Analysts and ordinary Iraqis say that proving Hussein guilty for his regime's crimes -- in which an estimated 300,000 people were killed -- is an essential step to enable Iraqi society to break with the past and move toward democratic self-government.

On Wednesday, Salem Chalabi said that one of the first Baath leaders to go on trial -- perhaps even before Hussein -- would be Ali Hassan al-Majid, a top regime official who earned the nickname "Chemical Ali" for his campaign against the Kurds and the Iranians in 1980s in which chemical weapons were used and more than 180,000 Kurds and Iranians were killed.

Questioning of likely defendants could start in two or three months, though no date has been set for the trial itself, Salem Chalabi said. He added that the names of the tribunal's prosecutors and judges would remain secret until pretrial questioning. Five judges have been assassinated since the fall of Hussein's regime a year ago. Salem Chalabi said that Hussein's trial would most likely not begin before the November presidential elections in the United States but that evidence-gathering and some indictments should be finished by then.

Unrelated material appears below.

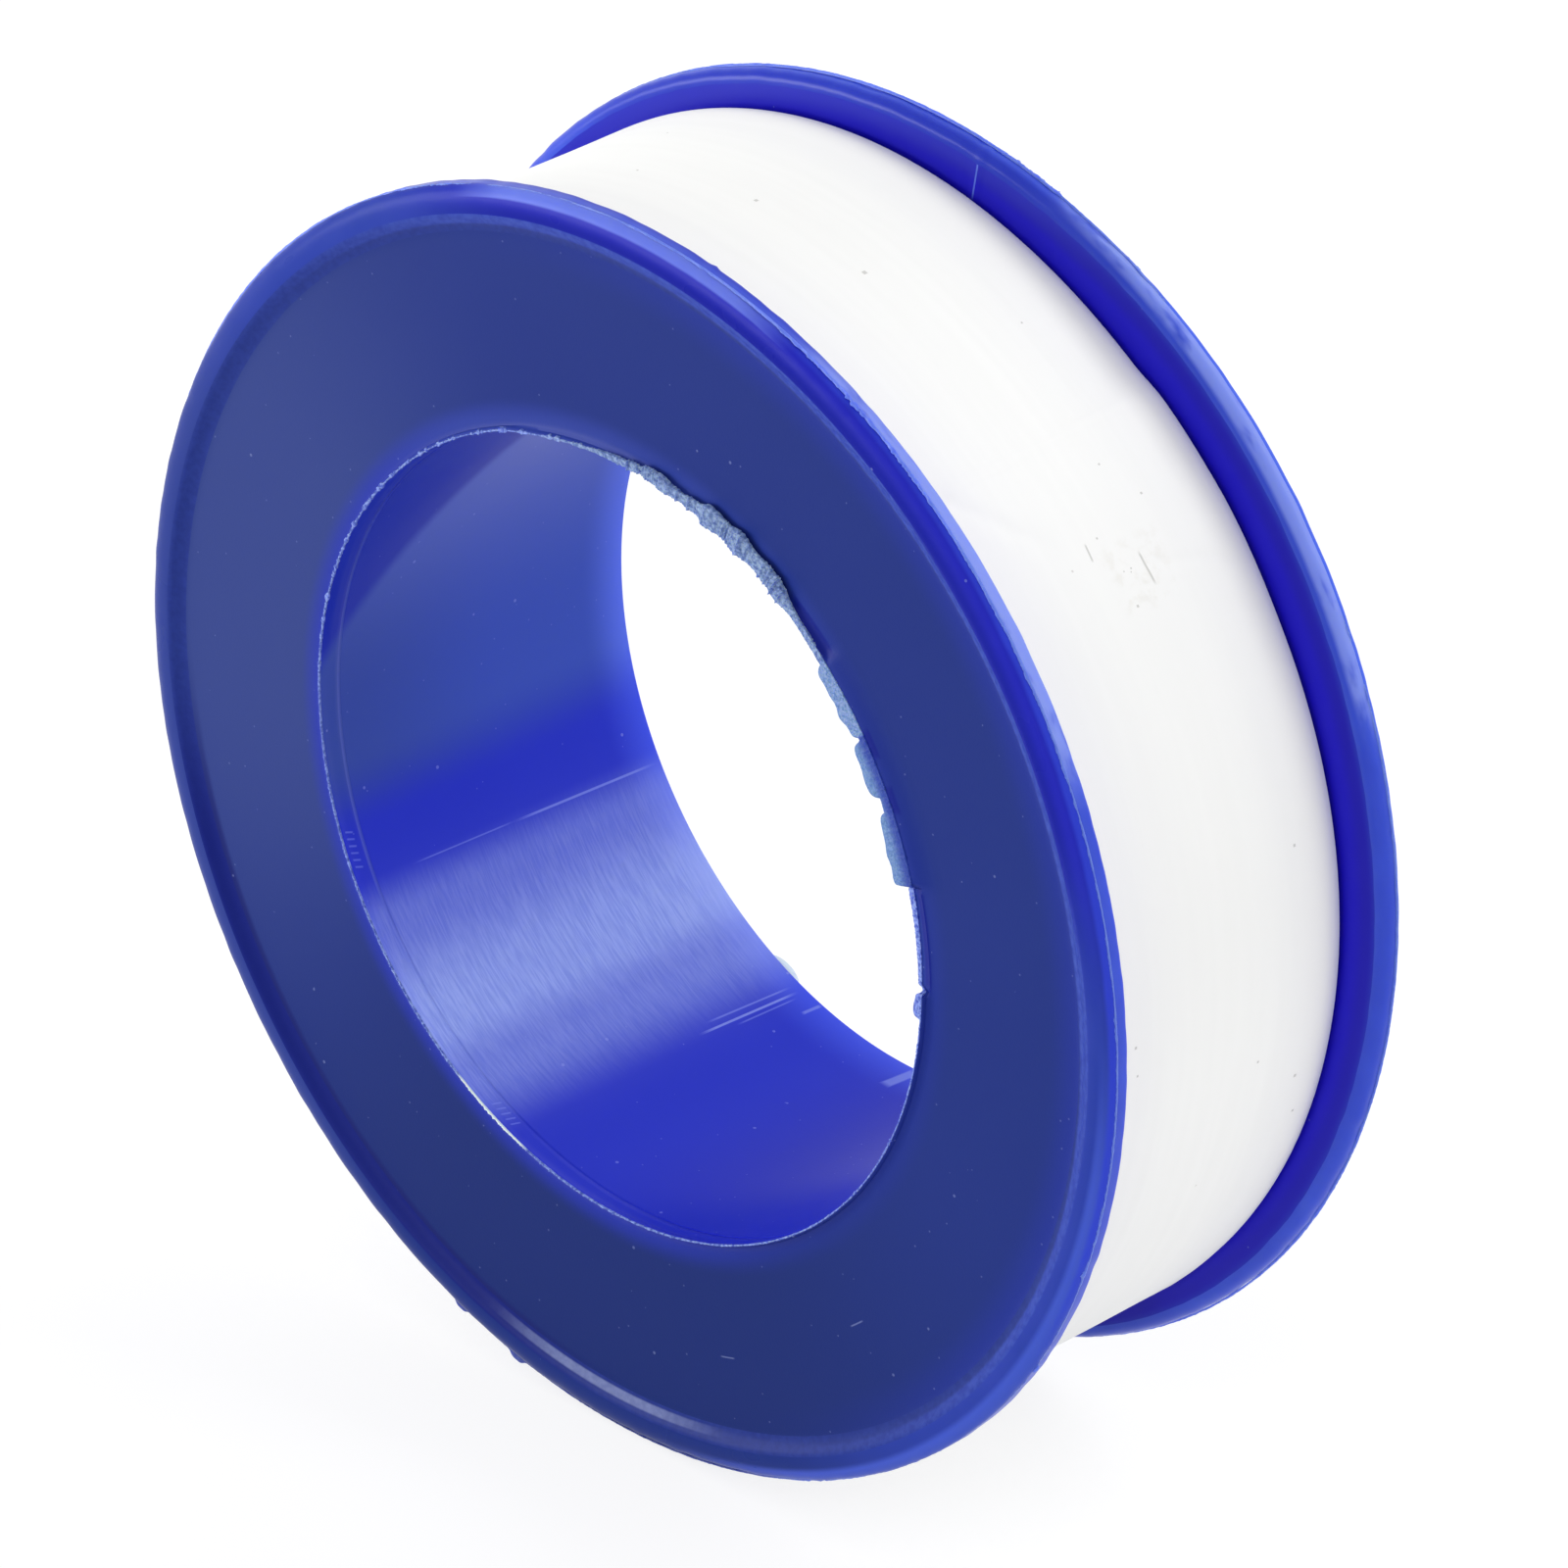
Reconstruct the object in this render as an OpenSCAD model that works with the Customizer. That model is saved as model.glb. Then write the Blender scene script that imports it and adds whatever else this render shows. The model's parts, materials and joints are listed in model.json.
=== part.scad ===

No defense lawyer has yet been appointed to represent Hussein, he said.

A key remaining decision that has not been publicly announced is whether Hussein's and al-Majid's attorneys will be allowed to try to prove that the U. S. government was aware of the Iraqi chemical warfare and aided the campaign. It is known that the administrations of Presidents Ronald Reagan and George H.W. Bush gave intelligence and other military assistance to the Iraqi armed forces during the 1980-88 war against Iran, which was feared by the West because of its Islamic fundamentalism. Some former U.S. officials have said the CIA was aware of the Iraqi use of chemical weapons.

Dicker said such allegations by the defense should not be blocked out of hand. "I wouldn't rule it out as irrelevant political grandstanding," he said.